Records shown —
----------------

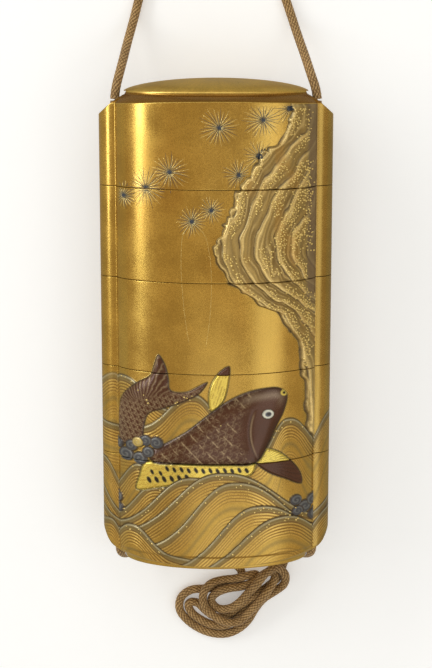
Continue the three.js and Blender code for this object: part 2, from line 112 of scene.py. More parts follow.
def pick(*objects):
    """Leave nothing selected but these objects, the first one active."""
    bpy.ops.object.select_all(action="DESELECT")
    for each in objects:
        each.select_set(True)
    bpy.context.view_layer.objects.active = objects[0] if objects else None


# ---------------------------------------------------------------- camera

def add_camera():
    bpy.ops.object.select_all(action="DESELECT")
    bpy.ops.object.camera_add(location=(0, 0.0623, 0.3437), rotation=(math.radians(-11), 0, 0))
    camera = bpy.context.object
    camera.name = "camera"
    camera.data.lens = 89.35
    camera.data.sensor_width = 36
    bpy.context.scene.camera = camera


add_camera()

# ---------------------------------------------------------------- cord

MOUTH_TOP = float(top_edge(BORE_X)) + 0.6
MOUTH_BOTTOM = float(bottom_edge(BORE_X)) - 0.6
REST_Z = 0.95                          # the middle of a cord that lies on the table

UPPER_ROUTE = [
    (-20.1, MOUTH_TOP, MID_Z), (-19.85, 47.4, 12.15), (-19.4, 49.4, 11.2), (-18.9, 51.5, 9.4),
    (-18.4, 53.7, 7.0), (-17.9, 56.0, 4.7), (-17.25, 58.6, 2.7), (-16.5, 61.4, 1.4),
    (-15.7, 64.6, REST_Z), (-13.7, 71.5, REST_Z), (-11.5, 79.5, REST_Z), (-9.3, 87.5, REST_Z),
    (-7.3, 94.0, REST_Z), (-5.0, 98.6, REST_Z), (-1.4, 100.6, REST_Z), (2.0, 98.2, REST_Z),
    (4.1, 93.4, REST_Z), (6.3, 86.8, REST_Z), (9.2, 78.6, REST_Z), (11.7, 71.5, REST_Z),
    (14.2, 64.6, REST_Z), (15.3, 61.4, 1.4), (16.2, 58.6, 2.7), (17.05, 56.0, 4.7),
    (17.8, 53.7, 7.0), (18.45, 51.5, 9.4), (19.1, 49.4, 11.2), (19.75, 47.4, 12.15),
    (20.1, MOUTH_TOP, MID_Z),
]
LOWER_ROUTE = [
    (-20.1, MOUTH_BOTTOM, MID_Z), (-20.0, -48.4, 11.5), (-19.4, -49.8, 9.2), (-18.2, -50.7, 6.0),
    (-16.2, -51.2, 3.2), (-13.8, -51.6, 1.5), (-11.0, -52.0, 1.0), (-8.0, -52.2, REST_Z),
    (-5.1, -52.4, REST_Z), (-2.1, -52.7, REST_Z), (0.7, -53.4, REST_Z),
    # the outer loop of the bow
    (3.4, -54.7, 1.0), (5.4, -56.3, 1.0), (5.4, -58.6, 1.0), (3.2, -59.9, 1.0),
    (0.4, -60.3, 1.0), (-2.6, -60.6, 1.0), (-5.5, -60.9, 1.0), (-7.6, -62.6, 1.0),
    (-7.9, -65.4, 1.0), (-6.1, -67.9, 1.0), (-3.6, -69.7, 1.0), (-0.7, -70.8, 1.0),
    (2.3, -70.9, 1.0), (4.9, -69.8, 1.0), (7.0, -67.8, 1.0), (8.5, -65.2, 1.0),
    (10.3, -62.9, 1.0), (12.7, -61.2, 1.1), (14.7, -59.3, 1.8), (14.9, -56.7, 2.9),
    # the top loop
    (13.0, -54.9, 3.6), (10.7, -56.0, 4.2), (8.8, -58.3, 4.6), (6.9, -60.5, 4.1),
    (5.0, -62.8, 3.7), (2.9, -64.5, 2.7), (0.3, -64.8, 1.8), (-1.1, -63.0, 1.8),
    (0.1, -60.9, 2.8), (2.8, -59.8, 3.0), (5.8, -59.4, 2.8), (8.6, -58.2, 2.7),
    # the middle loop
    (10.8, -56.5, 2.3), (12.8, -56.5, 2.3), (12.3, -58.6, 2.8), (10.6, -60.8, 3.9),
    (8.9, -63.1, 3.5), (7.1, -65.4, 2.7), (5.1, -67.4, 2.8), (2.2, -67.6, 2.8),
    (-0.4, -66.2, 2.8), (-2.4, -64.1, 2.7), (-2.8, -61.4, 2.7), (-1.3, -59.1, 2.3),
    (1.3, -58.4, 1.7), (4.1, -57.9, 2.2), (6.9, -57.0, 2.7),
    # the inner loop
    (8.9, -57.4, 1.1), (9.1, -59.6, 1.0), (7.9, -62.3, 1.0), (6.5, -64.9, 1.0),
    (4.6, -67.4, 1.0), (2.1, -69.0, 1.0), (-0.8, -68.8, 1.1), (-3.4, -67.6, 1.1),
    (-5.5, -65.8, 1.1), (-6.0, -63.8, 1.1), (-4.2, -63.7, 1.0), (-2.3, -65.5, 1.0),
    (0.0, -67.1, 1.0), (2.6, -66.7, 1.0), (4.5, -64.7, 1.5), (6.6, -62.7, 2.6),
    (9.2, -61.1, 2.6), (11.5, -59.7, 1.4), (13.7, -57.7, 1.0), (14.5, -55.0, 1.1),
    (15.4, -52.9, 1.9),
    # up to the right mouth
    (17.0, -51.3, 4.2), (18.4, -50.7, 6.4), (19.4, -49.8, 9.2),
    (20.0, -48.4, 11.5), (20.1, MOUTH_BOTTOM, MID_Z),
]


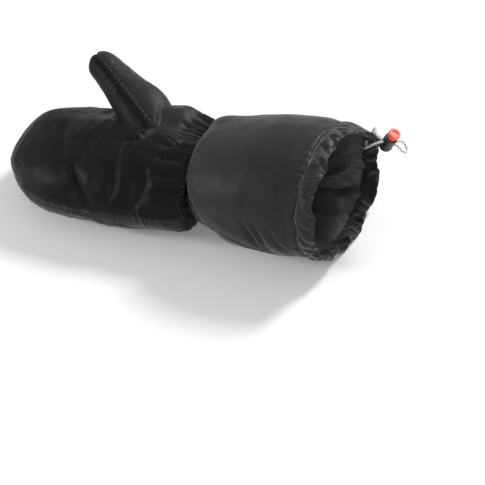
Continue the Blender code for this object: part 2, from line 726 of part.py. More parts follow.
def slot(name, length, width, low, high, place, collection):
    """A box through the lock for the two cord strands, along Y, between two heights."""
    mesh_data = bmesh.new()
    bmesh.ops.create_cube(mesh_data, size=1.0)
    size = Matrix.Diagonal((width, length, high - low, 1.0))
    middle = Matrix.Translation((0, 0, (low + high) / 2))
    bmesh.ops.transform(mesh_data, matrix=place @ middle @ size, verts=mesh_data.verts)
    return finish_object(name, mesh_data, collection)


def cord_lock(parts, cutters, black, orange):
    """The lock's barrel, open at the top, and the button that presses into it."""
    place = lock_matrix()
    slot_width = STRAND_SPACING + CORD_DIAMETER + 2 * CORD_CLEARANCE
    slot_low = LOCK_CORD_HEIGHT - CORD_DIAMETER / 2 - CORD_CLEARANCE
    slot_high = LOCK_CORD_HEIGHT + CORD_DIAMETER / 2 + CORD_CLEARANCE
    slot_length = 2 * LOCK_DIAMETER

    body = cylinder(
        "cord_lock_body", LOCK_DIAMETER / 2, 0, LOCK_LENGTH, place, parts, black, LOCK_ROUNDING
    )
    bore_radius = STEM_DIAMETER / 2 + STEM_CLEARANCE
    bore = cylinder("lock_bore", bore_radius, LOCK_FLOOR, 2 * LOCK_LENGTH, place, cutters)
    boolean(body, "DIFFERENCE", bore)
    strands = slot("lock_slot", slot_length, slot_width, slot_low, slot_high, place, cutters)
    boolean(body, "DIFFERENCE", strands)

    stem_low = LOCK_FLOOR + BUTTON_TRAVEL + BUTTON_STOP_CLEARANCE
    head_low = LOCK_LENGTH + BUTTON_TRAVEL + BUTTON_STOP_CLEARANCE
    head_high = head_low + BUTTON_HEAD_THICKNESS
    button = cylinder(
        "cord_lock_button", BUTTON_HEAD_DIAMETER / 2, head_low, head_high, place, parts, orange,
        BUTTON_ROUNDING,
    )
    stem_high = head_low + BUTTON_HEAD_THICKNESS / 2
    stem = cylinder("button_stem", STEM_DIAMETER / 2, stem_low, stem_high, place, cutters)
    boolean(button, "UNION", stem)
    travel = slot(
        "stem_slot", slot_length, slot_width, slot_low, slot_high + BUTTON_TRAVEL, place, cutters
    )
    boolean(button, "DIFFERENCE", travel)
    dish_low = head_high - BUTTON_DISH_DEPTH
    dish = cylinder(
        "button_dish", BUTTON_DISH_DIAMETER / 2, dish_low, head_high + LOCK_LENGTH, place, cutters
    )
    boolean(button, "DIFFERENCE", dish)


def smooth_points(points, spacing):
    """Points evenly spaced along a Catmull-Rom curve through these points."""
    padded = [2 * points[0] - points[1], *points, 2 * points[-1] - points[-2]]
    fine = []
    for a, b, c, d in zip(padded, padded[1:], padded[2:], padded[3:]):
        for i in range(CORD_STEPS):
            t = i / CORD_STEPS
            fine.append(
                0.5
                * (
                    2 * b
                    + (c - a) * t
                    + (2 * a - 5 * b + 4 * c - d) * t**2
                    + (3 * b - a - 3 * c + d) * t**3
                )
            )
    fine.append(points[-1])
    along = [0.0]
    for a, b in zip(fine, fine[1:]):
        along.append(along[-1] + (b - a).length)
    count = max(2, round(along[-1] / spacing))
    steps = np.linspace(0, along[-1], count + 1)
    columns = [np.interp(steps, along, [point[i] for point in fine]) for i in range(3)]
    return [Vector(point) for point in zip(*columns)]


def drawcord(parts, cord_material):
    """The elastic drawcord's free stretch, as a round tube along its route."""
    curve = bpy.data.curves.new("drawcord", "CURVE")
    curve.dimensions = "3D"
    curve.bevel_depth = CORD_DIAMETER / 2
    curve.bevel_resolution = 2
    curve.use_fill_caps = True
    route = [Vector(point) * MM for point in CORD_ROUTE]
    points = smooth_points(route, CORD_POINT_SPACING)
    spline = curve.splines.new("POLY")
    spline.points.add(len(points) - 1)
    for target, point in zip(spline.points, points):
        target.co = (*point, 1.0)
    curve.materials.append(cord_material)
    parts.objects.link(bpy.data.objects.new("drawcord", curve))


def main():
    for obj in list(bpy.data.objects):
        bpy.data.objects.remove(obj)
    parts = bpy.data.collections.new(COLLECTION)
    cutters = bpy.data.collections.new("cutters")
    for collection in (parts, cutters):
        bpy.context.scene.collection.children.link(collection)

    made = {name: surface_material(name, *look) for name, look in FINISHES.items()}
    fabric = made["shell_fabric"]
    hollow = hand_shell(parts, cutters, fabric)
    thumb_panels(parts, cutters, fabric, hollow)
    wrist_band(parts, fabric)
    gauntlet(parts, cutters, fabric)
    cuff_lining(parts, made["lining_fabric"])
    hem_casing(parts, fabric)
    cord_lock(parts, cutters, made["lock_plastic"], made["button_plastic"])
    drawcord(parts, made["cord_braid"])


main()
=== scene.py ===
"""Looks of the down mitten: stuffed nylon, gathered wrist, puffed gauntlet and drawcord hem."""

import math

import bmesh
import bpy
import numpy as np
from bpy.props import FloatProperty, FloatVectorProperty, IntProperty, PointerProperty
from mathutils import Matrix, Vector, noise


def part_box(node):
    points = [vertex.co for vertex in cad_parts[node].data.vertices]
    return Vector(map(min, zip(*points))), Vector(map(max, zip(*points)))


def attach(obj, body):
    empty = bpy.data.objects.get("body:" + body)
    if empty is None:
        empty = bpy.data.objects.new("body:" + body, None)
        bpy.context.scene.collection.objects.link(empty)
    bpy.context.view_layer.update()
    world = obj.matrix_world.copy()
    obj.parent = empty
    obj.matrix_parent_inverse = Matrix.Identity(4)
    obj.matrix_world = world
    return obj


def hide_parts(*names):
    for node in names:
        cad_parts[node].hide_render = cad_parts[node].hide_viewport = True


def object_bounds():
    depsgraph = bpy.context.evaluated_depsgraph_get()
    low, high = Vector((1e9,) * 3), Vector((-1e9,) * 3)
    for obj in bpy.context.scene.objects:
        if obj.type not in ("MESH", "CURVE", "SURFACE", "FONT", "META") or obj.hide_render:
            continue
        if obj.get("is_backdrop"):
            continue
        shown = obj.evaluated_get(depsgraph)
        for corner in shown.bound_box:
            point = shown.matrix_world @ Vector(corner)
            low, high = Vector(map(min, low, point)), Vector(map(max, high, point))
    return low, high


bl_info = {
    "name": "Down Mitten",
    "version": (1, 0, 0),
    "blender": (4, 5, 0),
    "location": "3D View > Sidebar > Mitten",
    "description": "Builds a stuffed down mitten with a gathered wrist and a drawcord hem",
    "category": "Add Mesh",
}

MM = 0.001
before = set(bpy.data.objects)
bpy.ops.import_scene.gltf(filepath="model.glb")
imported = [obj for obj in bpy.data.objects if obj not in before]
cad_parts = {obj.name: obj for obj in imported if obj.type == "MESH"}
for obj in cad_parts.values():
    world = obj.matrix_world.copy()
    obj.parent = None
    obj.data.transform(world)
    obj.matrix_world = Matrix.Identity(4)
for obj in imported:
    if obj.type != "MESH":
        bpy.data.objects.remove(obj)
CAD_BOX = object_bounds()
BODY = "mitten"
# The outer cloth, the lining and the plainer cloth of the palm, in the order of their slots
CLOTHS = ("shell nylon", "lining nylon", "palm nylon")
# The simulation's length in frames, and how many rows and columns one step of its grid takes
CLOTH_FRAMES = 14
CLOTH_ROWS = 3
CLOTH_COLS = 6
# The side where the heel of the hand swells out, in degrees from +Y over the top
NEAR_SIDE = 165

# The photograph's camera: azimuth, height and roll in degrees, the distance in metres, the
# focal length in pixels, and where its target lies in the picture, from the top left
PHOTO_SIZE = 485
CAMERA_ANGLES = (36.235, 36.342, 13.122)
CAMERA_DISTANCE = 2.7359
CAMERA_FOCAL = 2607.8
CAMERA_TARGET = Vector((0, 0, 0.045))
TARGET_IN_PHOTO = (188.178, 171.495)
SENSOR_WIDTH = 36
# Each light's name, place and size, and the point that they all shine at
LIGHTS = (
    ("key", (1.1, -1.5, 1.0), 0.4),
    ("back", (0.7, 1.3, 1.35), 0.6),
    ("side", (-1.5, -0.75, 0.75), 0.4),
)
LIGHT_TARGET = (0.02, 0, 0.05)
FLOOR_REACH = 6.0
FLOOR_DEPTH = 0.4 * MM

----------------

The exercise — Return nothing but the lines from the start of the listing above through the line containing "REST_Z = 0.95", exactly as given.

Response to this exercise —
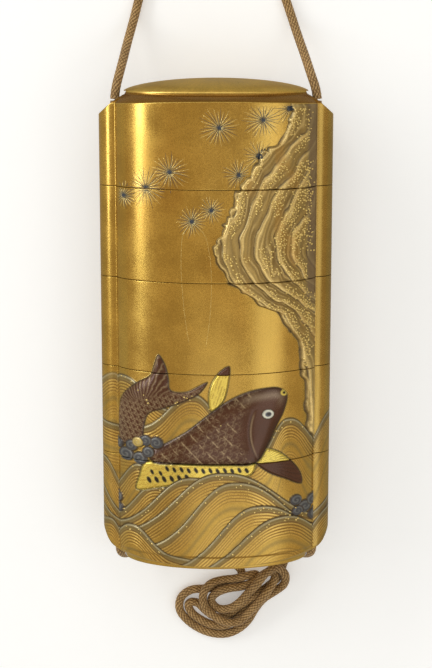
Continue the three.js and Blender code for this object: part 2, from line 112 of scene.py. More parts follow.
def pick(*objects):
    """Leave nothing selected but these objects, the first one active."""
    bpy.ops.object.select_all(action="DESELECT")
    for each in objects:
        each.select_set(True)
    bpy.context.view_layer.objects.active = objects[0] if objects else None


# ---------------------------------------------------------------- camera

def add_camera():
    bpy.ops.object.select_all(action="DESELECT")
    bpy.ops.object.camera_add(location=(0, 0.0623, 0.3437), rotation=(math.radians(-11), 0, 0))
    camera = bpy.context.object
    camera.name = "camera"
    camera.data.lens = 89.35
    camera.data.sensor_width = 36
    bpy.context.scene.camera = camera


add_camera()

# ---------------------------------------------------------------- cord

MOUTH_TOP = float(top_edge(BORE_X)) + 0.6
MOUTH_BOTTOM = float(bottom_edge(BORE_X)) - 0.6
REST_Z = 0.95                          # the middle of a cord that lies on the table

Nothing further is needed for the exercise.